4 Tips to help your child foster the skills to self-feed with a utensil
Here are a few activities that you can create from everyday household products to promote the development of skills needed to independently use a utensil. Try incorporating these, or similar activities, into your weekly routine and watch your baby learn to enjoy using a utensil!
#1: Toy ice crush:
This is one of my favorite summertime activities. Literally no mess for parents, and ultimate fun for the kids.
All you need is a bowl, water, a kid hammer or drumstick, and your child's favorite “guys” as my kids call them (ie. dinos, Disney figurines, Happy Meal toys, etc.
Simply fill a bowl with water and add in your favorite toys. Place into the freezer around dinner time. Once you get the kids to bed, check back and manipulate the toys to ensure there are toys within the entire bowl, not just the top or bottom.
Let it sit overnight. Pop the large ice cube out on the grass, patio, sidewalk, or deck, and let the kids get hammering!!!
Whether you are rescuing princesses from ice castles or digging up dinosaur fossils, this activity will keep your little ones entertained and working hard for a while. This activity helps reinforce grasping and holding a cylindrical object and builds hand strength and endurance. And did I mention… NO mess!!!
#2 Ice cube snack tray
This is the ultimate OT hack. You can use an ice tray or an egg carton. Simply place your child's favorite snack, one in each “compartment”, and watch babies fingers come alive!
My kids love blueberries, but oftentimes I watch them rake up more than one with their hands and shove them into their mouths. The ice tray forces the child to utilize 2 or 3 three fingers to grasp the berry which naturally decreases raking and reinforces the neat pincer grasp we want to see young children have.
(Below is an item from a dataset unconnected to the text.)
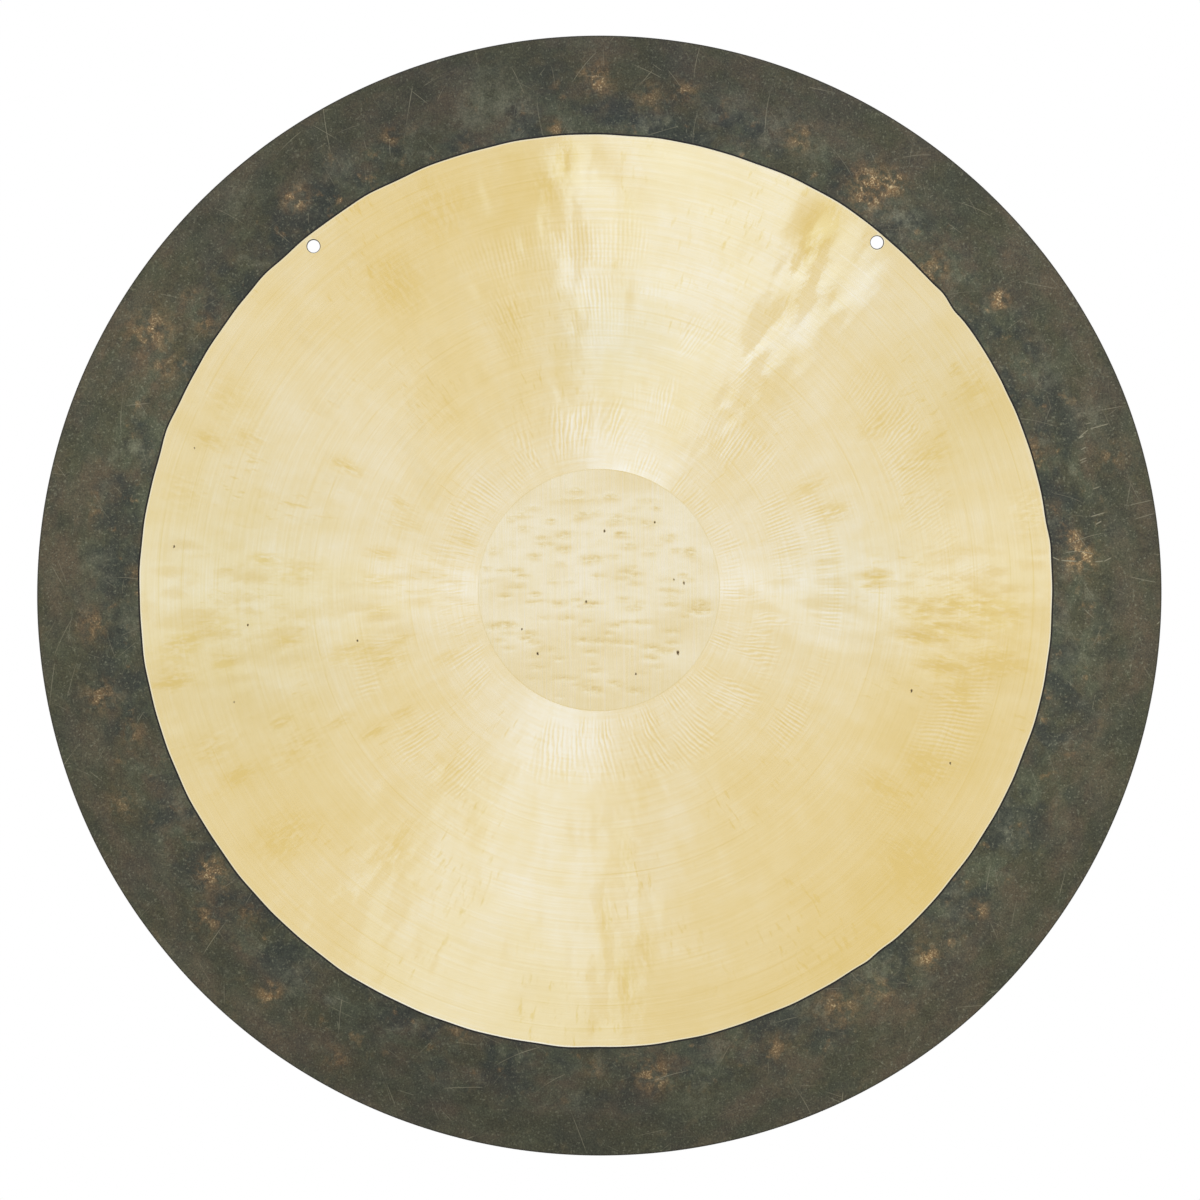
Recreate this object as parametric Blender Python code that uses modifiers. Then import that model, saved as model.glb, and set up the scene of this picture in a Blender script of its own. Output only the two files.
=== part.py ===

#3 Playing with tissue boxes
Save those tissue boxes for a rainy day! This activity costs less than $1.50 and will provide entertainment for hours. Babies love hide and seek play and a tissue box is a great way to use this play scheme while promoting hand development.
This game is so easy. Drop a favorite car, animal, puzzle piece, or small common household object, such as a chip clip, inside the tissue box. Play with your baby by saying “Uh oh, where did it go?”
Then, encourage your baby to reach their hand inside the box to find the object and take it out. And voila! Grasp, strength, and coordination practice; check check check!!! How easy is that?
#4 The dreaded sensory bins
I said it. And let me remind you, I am an OT. I 100% understand, acknowledge, and utilize the use of sensory bins in my everyday practice. However, I’m also a mom, and I dread the mess that these “bins” leave behind in my personal home.
I also know how important texture exploration is to babies development, but I know how tired I am, and the thought of a self-induced mess makes me want to throw in the towel.
Here are some Mom approved tips and tricks for sensory bins to help babies explore different textures to gain those skills required for self-feeding with a utensil, without the anxiety of the mess or the mouthing of non-food items.
Tips and tricks:
Only use edible materials. Save yourself the heart attack. Only use textures that are safe for your baby to eat. Examples: cooked pasta, crushed up cheerios, water play, yogurt. Steer clear from poms poms, raw rice, raw pasta, and other non edible objects until the age of 2.
You do not need a 5-gallon bin. A medium sized mixing bowl will work fine. The idea is that the baby can use two hands to explore the texture and objects, therefore any bin/bowl/box that is about 12 inches will suffice.
Load up your bin/bowl and take it OUTSIDE if you can. If you can’t be outside, lay down a garbage bag with painter's5-gallon tape and have your baby play there.
Make your life easier, not harder. Use the bins during meal time!! If chicken is on the menu, boil up some elbows, and let your baby sift through the elbows to get to the chicken. Bam! Sensory play. If rice is the main event of the meal, bury some cheerios inside for an added element of surprise to keep babies interest.
Tying it all together
After you have tried the activities and helped your baby gain the skills needed to self-feed with a utensil, the last step is to put all your (caregiver and baby) hard work to the test!
Using the busy baby bib will make this trial fool proof. Baby will have access to two of the same or different utensils, missed attempts will be caught by the bib, and when the utensils go flying (because if you know, you know) the tether system won't’ let them get far, and baby can retrieve the utensil independently to try again.
And remember, when starting out using a utensil, use motivating foods first, and be on the lookout for signs of frustration. Don’t force it. Go back to the basics that I mentioned above and strengthen those skills needed to get the job done. You’ve got this!